*Task statement*
Output a verbatim copy of the data, cut off after the line that contains "wasm.setup();".

··· Data provided ···

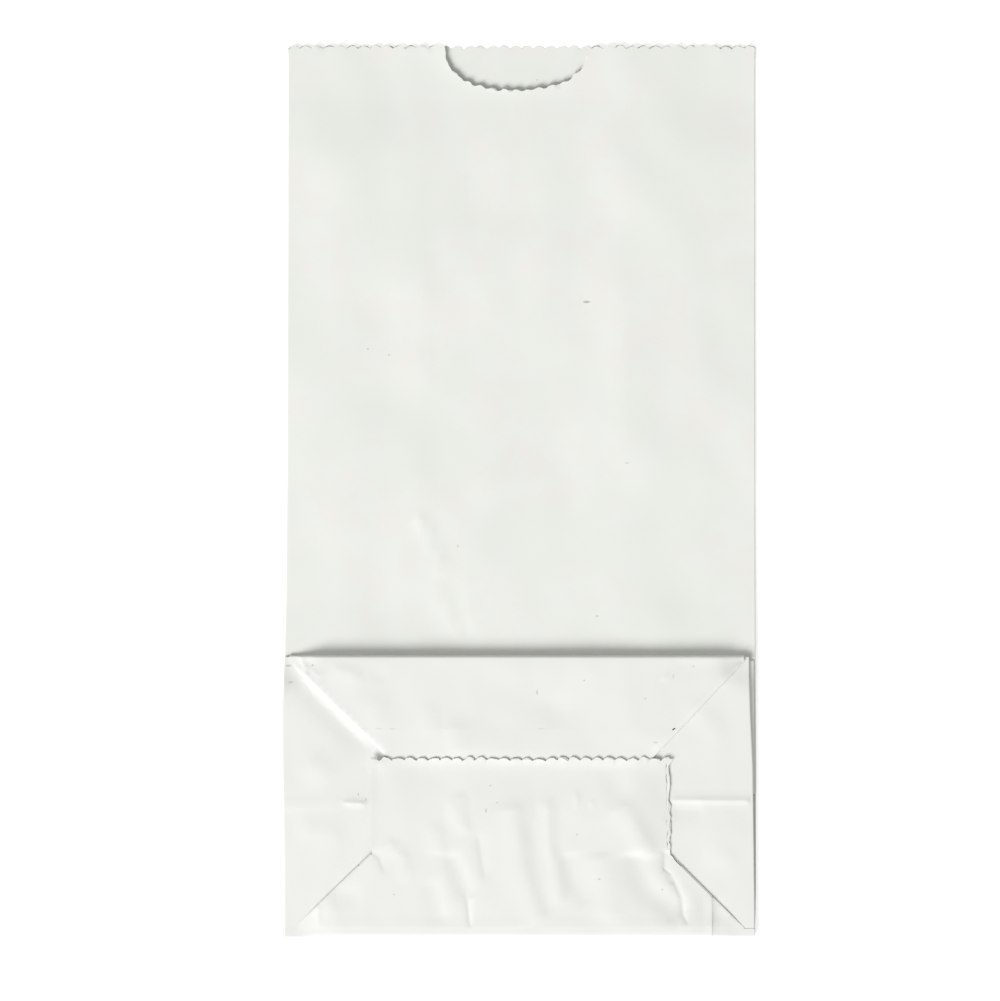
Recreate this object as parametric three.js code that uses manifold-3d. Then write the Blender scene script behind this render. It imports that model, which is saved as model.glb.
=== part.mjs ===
// A popcorn bag of white kraft paper, empty and folded flat: one sheet made into a gusseted
// tube with a lengthwise lap seam, and closed by a block bottom that lies over the front.
// Millimetres, +Z up. The back lies on the ground, +Y points to the mouth, and the origin is
// under the middle of the bag.
import * as THREE from "three";
import { mergeVertices } from "three/addons/utils/BufferGeometryUtils.js";
import Module from "manifold-3d";

const wasm = await Module();
wasm.setup();

// Driving dimensions
const bagWidth = 127;
const bagLength = 243; // bottom fold to the tips of the mouth's teeth
const bottomDepth = 76.5; // the block bottom, and the full width of each gusseted side
const paper = 0.15; // one ply
const plyPitch = 0.4; // from one ply to the next, in the springy stack of folds
const flapLength = 49; // every flap of the bottom, from its fold to its cut edge
const overSlitInset = 22.6; // from the bag's side to the slit that frees the over flap
const underSlitInset = 30; // the same on the under flap, hidden below the over flap
const seamInset = 11.6; // from the right side to the edge of the lap seam's outer ply
const lapWidth = 12;
const toothPitch = 3.2;
const toothHeight = 0.8;
const notchWidth = 39;
const notchDepth = 12.2;
const notchCentre = -1.5;
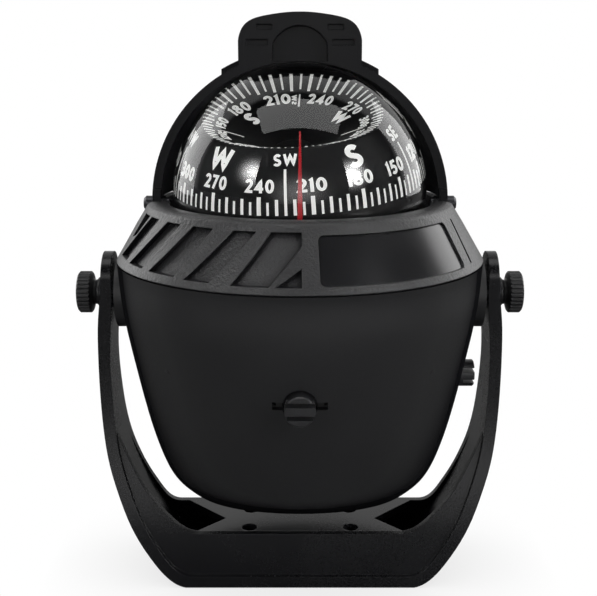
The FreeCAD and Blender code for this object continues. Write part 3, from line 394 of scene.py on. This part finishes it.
def arc(radius, start, end, steps, z=0.0):
    """An (r, z) arc centred on the axis at height z."""
    return oval(0.0, z, radius, radius, start, end, steps)


# ------------------------------------------------------------------ dome
DOME_R = 32.0
DOME_INNER_R = 30.0
DOME_BASE_Z = 85.0
SKIRT_ZS = (92.0, 97.0)     # stations up the straight wall
FLANGE_R = 35.5
FLANGE_TOP_Z = 87.5
FLANGE_CHAMFER = 0.1
FLANGE_FILLET = 0.3         # where the flange meets the wall


def build_dome():
    outer = [
        (FLANGE_R - FLANGE_CHAMFER, DOME_BASE_Z),
        (FLANGE_R, DOME_BASE_Z + FLANGE_CHAMFER),
        (FLANGE_R, FLANGE_TOP_Z - FLANGE_CHAMFER),
        (FLANGE_R - FLANGE_CHAMFER, FLANGE_TOP_Z),
        (DOME_R + FLANGE_FILLET, FLANGE_TOP_Z),
        (DOME_R, FLANGE_TOP_Z + FLANGE_FILLET),
    ]
    outer += [(DOME_R, z) for z in SKIRT_ZS] + arc(DOME_R, 0, 90, 72, DOME_Z)
    inner = arc(DOME_INNER_R, 90, 0, 60, DOME_Z)
    inner += [(DOME_INNER_R, z) for z in (*reversed(SKIRT_ZS), DOME_BASE_Z)]
    bm = lathe(outer + inner, 192, lined_from=len(outer))
    ob = new_object("dome_lens", bm, ["clear_acrylic", "acrylic_wetted_face"])
    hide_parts("dome")
    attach(ob, "housing")


build_dome()

# ------------------------------------------------------------------ card
# The card floats a few degrees out of level on its needle, as a magnet-loaded card does.
# It is a spherical band with a funnel-shaped dial sunk into its top.
BAND_R = 22.3
BAND_FOOT = -4.9            # elevation of the band's lower edge, degrees
SKIN = 0.8                  # thickness of the band
RIM_R, RIM_Z = 16.3, 14.1   # inner edge of the flat rim
BORE_R = 3.25
SLOPE = math.tan(math.radians(19.2))    # of the funnel
HEADING = 219.5             # value facing the reader
LEAN = Matrix.Rotation(math.radians(4.75), 3, "X") @ Matrix.Rotation(math.radians(-2.78), 3, "Y")
HUNG = Vector((-0.69, 1.06, 100.91))    # centre of the hanging card


def hang(point):
    """Takes a point of the level card, mm from its centre, to the hanging card, in metres."""
    return (LEAN @ Vector(point) + HUNG) * MM


def dish_z(r):
    return RIM_Z - (RIM_R - r) * SLOPE


def card_part(name, replaced, look, profile, segs, sharp_angle):
    bm = lathe(profile, segs)
    for vert in bm.verts:
        vert.co = hang(vert.co / MM)
    ob = new_object(name, bm, [look], sharp_angle)
    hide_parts(replaced)
    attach(ob, "card")


def shell_profile():
    rim_elevation = math.degrees(math.asin(RIM_Z / BAND_R))
    points = arc(BAND_R, BAND_FOOT, rim_elevation - 0.5, 44)
    points += [(17.2, RIM_Z - 0.02), (17.1, RIM_Z), (RIM_R + 0.1, RIM_Z), (RIM_R, RIM_Z - 0.04)]
    points += [(r, dish_z(r)) for r in (14.5, 12.0, 9.0, 6.0, 4.2, BORE_R)]
    # back along the underside
    points += [(BORE_R, dish_z(BORE_R) - 0.8), (10.0, dish_z(10.0) - 0.85), (16.8, 13.3)]
    return points + arc(BAND_R - SKIN, 38.0, BAND_FOOT - 0.15, 30)


# (r, z): the jewel cup with its domed cap, from the foot up and back inside
CAP_PROFILE = [
    (1.4, 2.1), (3.1, 2.1), (3.2, 2.3), (3.2, 9.45), (3.0, 9.75), (2.5, 10.0),
    (1.4, 10.12), (0.0, 10.15), (0.0, 3.75), (0.12, 3.7),
]
# (r, z): the float, which follows the dial's underside at its top
FLOAT_PROFILE = [
    (BORE_R, 4.0), (17.2, 4.0), (17.6, 4.2), (18.0, 5.0), (18.0, 7.4), (17.8, 7.9),
    (15.2, dish_z(15.2) - 0.95), (BORE_R, dish_z(BORE_R) - 0.85),
]

card_part("card_shell", "card_dial", "card_black", shell_profile(), 192, 28)
card_part("jewel_cap", "jewel_cup", "card_black", CAP_PROFILE, 64, 35)
card_part("float_ring", "card_float", "float_foam", FLOAT_PROFILE, 96, 35)

# ------------------------------------------------------------------ places on the card
# Markings are drawn in local mm: x along the scale, y up the band or out along the dial,
# h proud of the surface. A spot turns these into a place on the hanging card.


def band_spot(value, radius=BAND_R, up=0.0):
    """A spot up mm up the band at a scale value; x is measured on a circle of this radius."""
    def place(x, y, h):
        angle = math.radians(HEADING - value + math.degrees(x / radius))
        elevation = (up + y) / BAND_R
        r = BAND_R + h
        across = r * math.cos(elevation)
        return hang((across * math.sin(angle), -across * math.cos(angle),
                     r * math.sin(elevation)))
    return place


def dish_spot(value, radius, out=0.0):
    """A spot out mm from the axis; the value at HEADING lies on the far side."""
    def place(x, y, h):
        angle = math.radians(value - HEADING + math.degrees(x / radius))
        r = out + y
        z = dish_z(r) if r < RIM_R else RIM_Z
        return hang((r * math.sin(angle), r * math.cos(angle), z + h))
    return place


def bar(bm, place, width, y_span, h_span, steps, taper=0.0):
    """A thin raised bar centred on x = 0, narrowed by the share taper at its outer end."""
    y0, y1 = y_span
    columns = []
    for h in h_span:
        for x in (-width / 2, width / 2):
            columns.append([
                bm.verts.new(place(x * (1.0 - taper * j / steps), y0 + (y1 - y0) * j / steps, h))
                for j in range(steps + 1)])
    low0, low1, high0, high1 = columns
    for j in range(steps):
        k = j + 1
        bm.faces.new((high0[j], high1[j], high1[k], high0[k]))
        bm.faces.new((low0[j], low0[k], low1[k], low1[j]))
    bm.faces.new((low0[0], low1[0], high1[0], high0[0]))
    bm.faces.new((low0[-1], high0[-1], high1[-1], low1[-1]))
    for j in range(steps):
        k = j + 1
        bm.faces.new((low0[j], high0[j], high0[k], low0[k]))
        bm.faces.new((low1[j], low1[k], high1[k], high1[j]))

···

*The completed task*
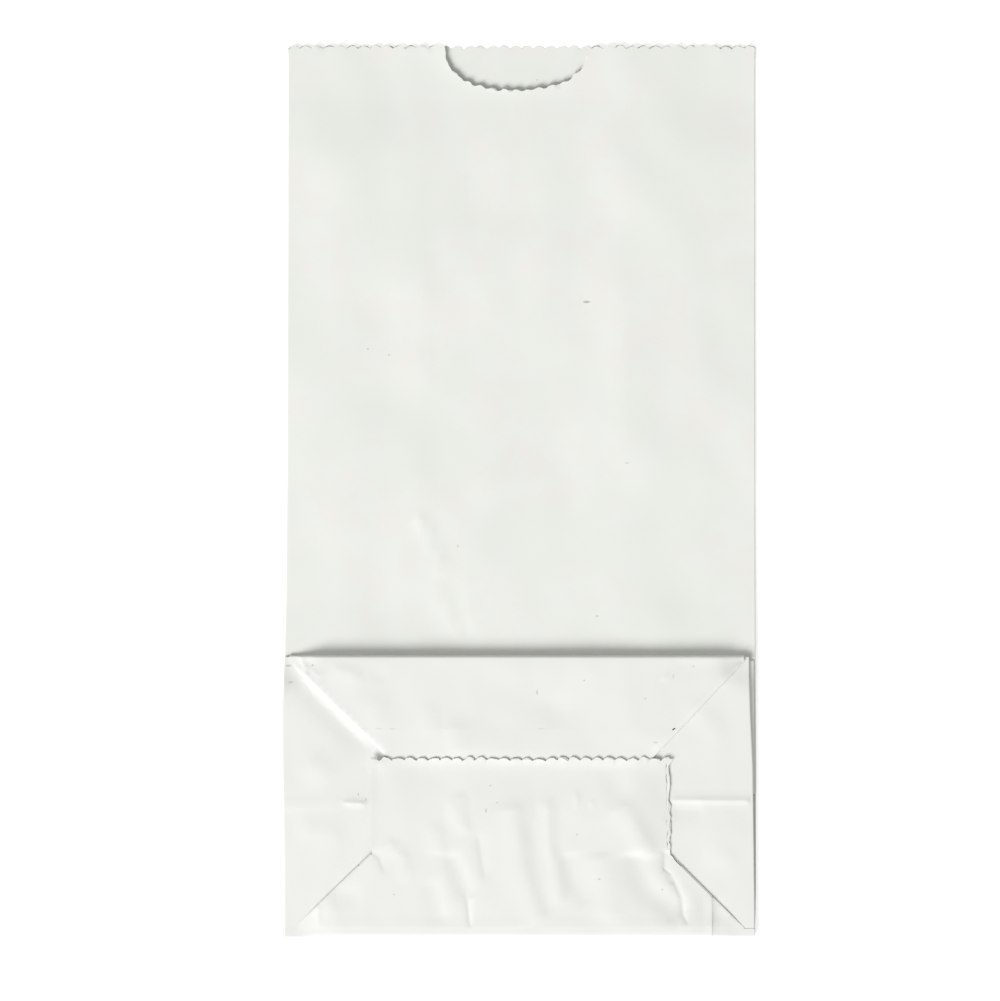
Recreate this object as parametric three.js code that uses manifold-3d. Then write the Blender scene script behind this render. It imports that model, which is saved as model.glb.
=== part.mjs ===
// A popcorn bag of white kraft paper, empty and folded flat: one sheet made into a gusseted
// tube with a lengthwise lap seam, and closed by a block bottom that lies over the front.
// Millimetres, +Z up. The back lies on the ground, +Y points to the mouth, and the origin is
// under the middle of the bag.
import * as THREE from "three";
import { mergeVertices } from "three/addons/utils/BufferGeometryUtils.js";
import Module from "manifold-3d";

const wasm = await Module();
wasm.setup();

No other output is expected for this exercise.